Cette obscure clarté…


Rêver le monde ou le penser, pour le vivre dans les développements élémentaires où le Moi se trouve inclus ? Du rêve à la pensée, où saisir la limite qui fit l’effarement d’Hamlet ?

Nous donnons le nom de rêves à des retentissements automatiques de sensations discoordonnées, tandis que la pensée, ou détermination subjective de rapports, suppose des sensations normalement liées par les rencontres du dehors. Pourquoi rêver, c’est-à-dire se confier à de flottantes figurations d’un roman mondial, quand il y a des réalités du monde à connaître — les réalités de l’homme au premier rang ? Imaginer, parce qu’on a besoin de comprendre, et qu’on n’est pas encore en état d’observer. Construire d’hallucinations ce qu’on appellera la « connaissance », en attendant l’heure où l’expérience nous apportera les déterminations d’un classement subjectif d’objectivités.

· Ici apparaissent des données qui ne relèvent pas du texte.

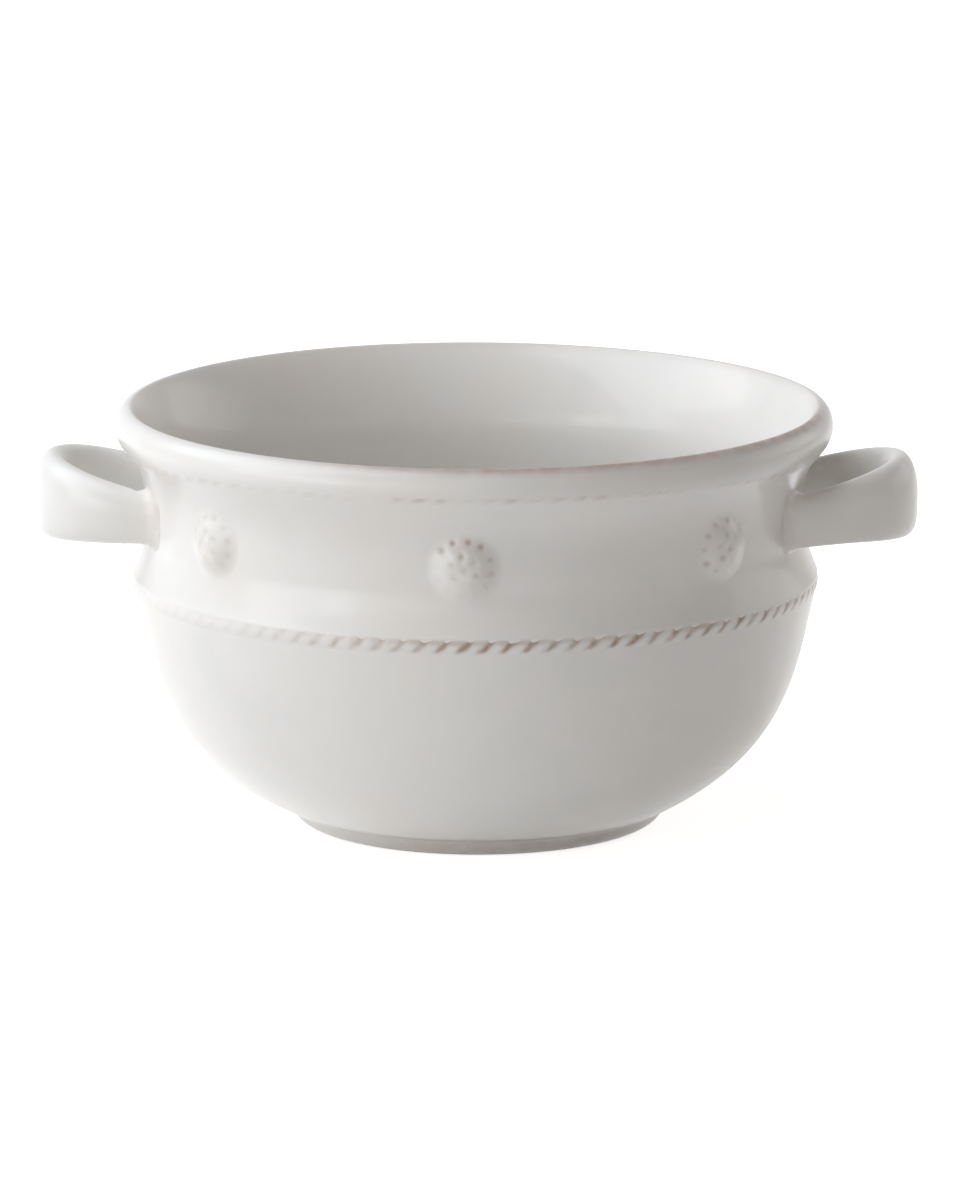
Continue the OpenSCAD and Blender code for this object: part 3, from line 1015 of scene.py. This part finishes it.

Aux premiers tressaillements des origines humaines, comment aurait-on distingué le rêve de la pensée ? Aucune délimitation, aucun ordre n’était encore possible dans les mouvements tumultueux de l’organisme mental s’efforçant au-dessus de l’animalité. Aucune vue ne pouvait s’offrir de phénomènes et de rapports à reconnaître par quelque voie que ce pût être. Enchaîner des sensations au delà des possibilités organiques de la bête fut d’un premier élan dans des directions inconnues. De problèmes et de solutions à venir, où donc les moyens d’en faire état ?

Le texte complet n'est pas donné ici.